Eastern Cape Workshops March 2016
“Purpose is the reason you journey. Passion is the fire that lights your way”. Our purpose was to take our Waste2Toys workshops to some communities in the Eastern Cape. The passion that lit our way came in abundance from the parents, educators, community workers and children that we had the privilege of teaching. What an amazing experience to be able to drive almost 3 000km through 3 provinces, and encounter the enthusiasm and commitment that we did in the 118 delegates we taught. The exciting part is that these delegates have daily contact with more than 3 500 children!
We encountered a little oasis at our first stop in the middle of Lingelihle Township near Cradock. The school that Alfie Blume, Mrs Ncede and Mrs Beja are running is such a special little place, with a small patch of green lovingly nurtured in the centre of a dry and dusty community. It is so heartening to see a township school where the principal and teachers are so enthusiastic about education. We shared our ideas with all of the Junior Primary teachers, as well as some educators from other schools in the township and neighbouring farm schools. The warm response we received had very little to do with the 39 degree heat we experienced!
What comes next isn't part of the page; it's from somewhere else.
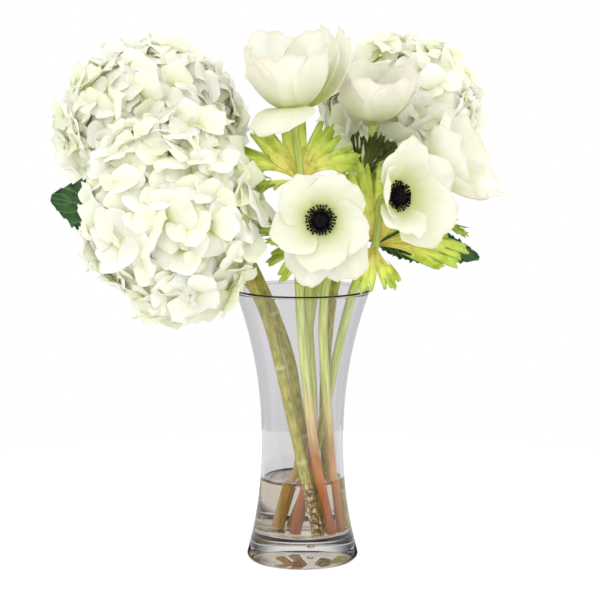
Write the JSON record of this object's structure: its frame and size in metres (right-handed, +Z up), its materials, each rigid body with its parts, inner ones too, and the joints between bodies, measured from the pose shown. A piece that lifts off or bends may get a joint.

St George’s College in Port Elizabeth hosted our next workshop. With delegates from APD Nelson Mandela Bay, Early Inspiration Practitioner Support Services, local farm schools and school outreach pupils, there was a buzz of enthusiasm and energetic participation in all the activities, and we are very grateful to Catherine Logie for coordinating this for us. Some of the St George’s College pupils were discussing how they could involve the local old age home in the process of making resources for underprivileged creches in the area – what a great way to involve the community!
Marianne Crane, from Woodridge College and Prep School, was the person who sparked this journey to Port Elizabeth. She included teachers and pupils from the local community, as well as pupils, teachers and parents from Woodridge, in the workshop. There was a wide range of ages present, but always the same smiles and laughter when we got them to test the toys they had made! When even the headmaster joins in and makes a skipping rope from bread bags, you know that this is a special school.
Our final workshop was hosted at St Francis College. Caryl Logie, a retired teacher, coordinated a group that included teachers, creche caregivers, members of the local church that work in the community, creche mentors, remedial educators and Grade 7 pupils. This enthusiastic bunch of people participated fully in all the activities and left with their bag of samples that they had made, ready to inspire the children they are involved with. It was such an awesome morning!
A journey of this nature would not have been possible without generous donors, and a huge shout out needs to go to the two major sponsors, Barloworld Transport and the Emirates Airline Foundation, who made this trip possible. It must be wonderful for them to know that thanks to their donation, more than 3 500 children now have access to the toys and knowledge that Singakwenza shared. What a great investment!